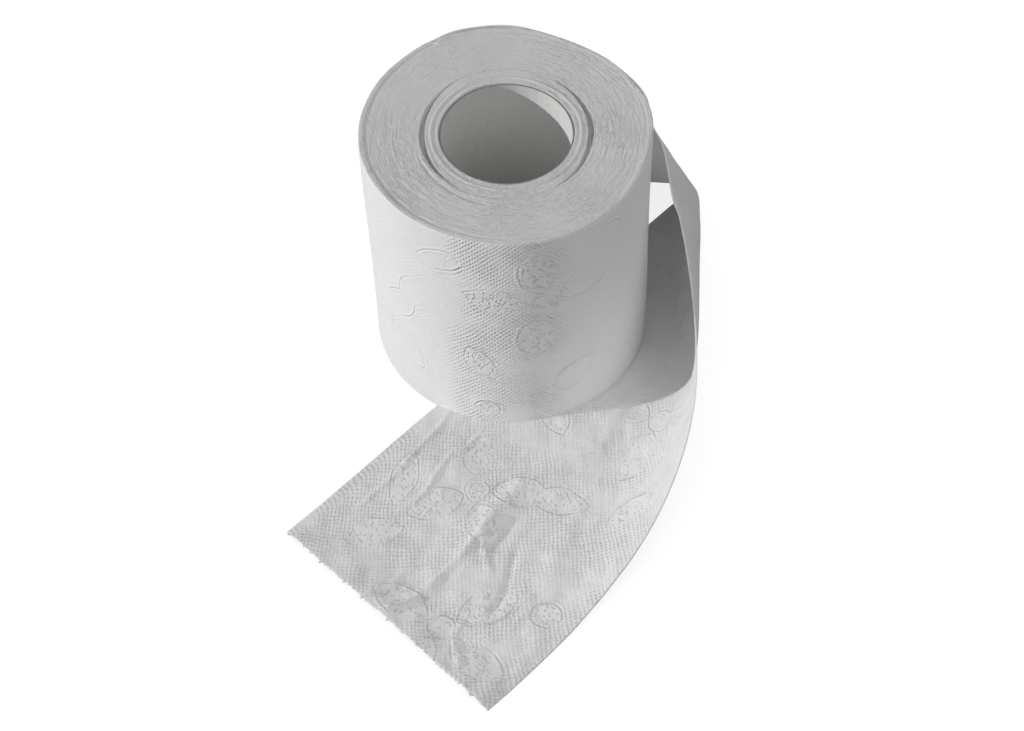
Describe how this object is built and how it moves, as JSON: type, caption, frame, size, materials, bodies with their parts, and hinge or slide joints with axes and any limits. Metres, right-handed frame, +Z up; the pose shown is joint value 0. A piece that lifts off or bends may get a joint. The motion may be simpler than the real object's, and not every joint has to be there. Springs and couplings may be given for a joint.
{
  "type": "toilet paper roll",
  "caption": "Embossed tissue roll standing on end, with a cardboard core and a free end that folds round behind it and runs out under it to a torn edge.",
  "frame": {"origin": "on the roll's axis, at the floor that the free end lies on, 0.9 mm under the core's lower mouth", "axes": "+Z up along the roll's axis; the torn end of the sheet lies towards -Y"},
  "size_m": [0.1503, 0.2344, 0.099],
  "materials": {
    "tissue": "soft matte, embossed",
    "core_board": "matte"
  },
  "bodies": {
    "root": {"paper_roll": "tissue", "cardboard_core": "core_board"}
  },
  "joints": []
}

**Written request**
Give back all the data exactly as written.

**Completed task**
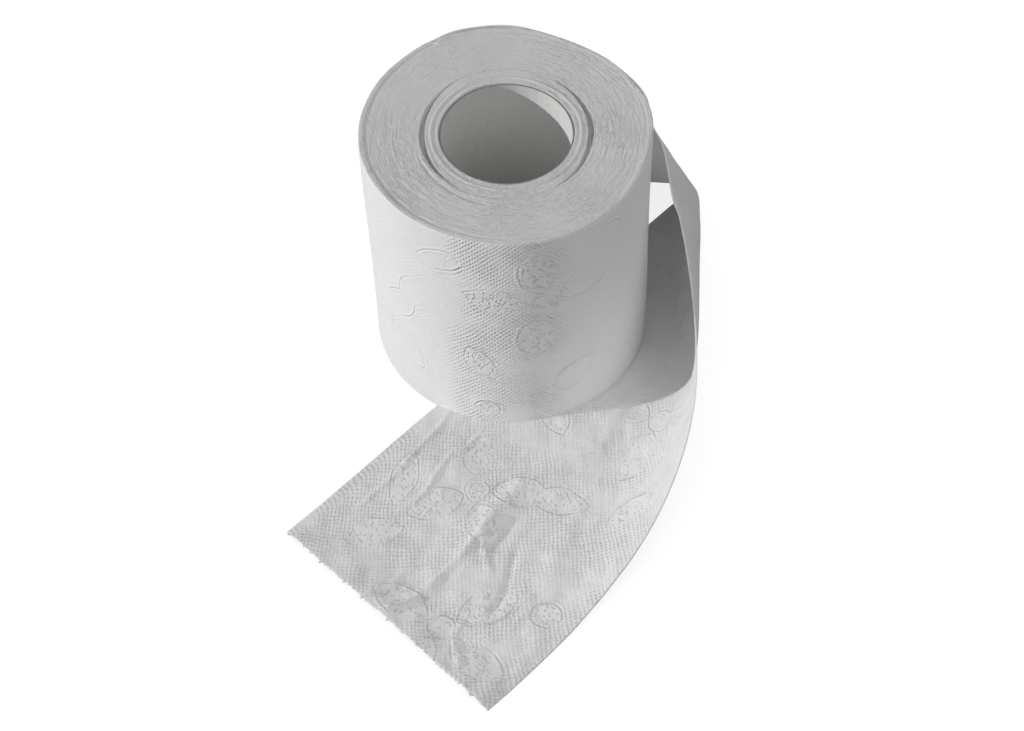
Describe how this object is built and how it moves, as JSON: type, caption, frame, size, materials, bodies with their parts, and hinge or slide joints with axes and any limits. Metres, right-handed frame, +Z up; the pose shown is joint value 0. A piece that lifts off or bends may get a joint. The motion may be simpler than the real object's, and not every joint has to be there. Springs and couplings may be given for a joint.
{
  "type": "toilet paper roll",
  "caption": "Embossed tissue roll standing on end, with a cardboard core and a free end that folds round behind it and runs out under it to a torn edge.",
  "frame": {"origin": "on the roll's axis, at the floor that the free end lies on, 0.9 mm under the core's lower mouth", "axes": "+Z up along the roll's axis; the torn end of the sheet lies towards -Y"},
  "size_m": [0.1503, 0.2344, 0.099],
  "materials": {
    "tissue": "soft matte, embossed",
    "core_board": "matte"
  },
  "bodies": {
    "root": {"paper_roll": "tissue", "cardboard_core": "core_board"}
  },
  "joints": []
}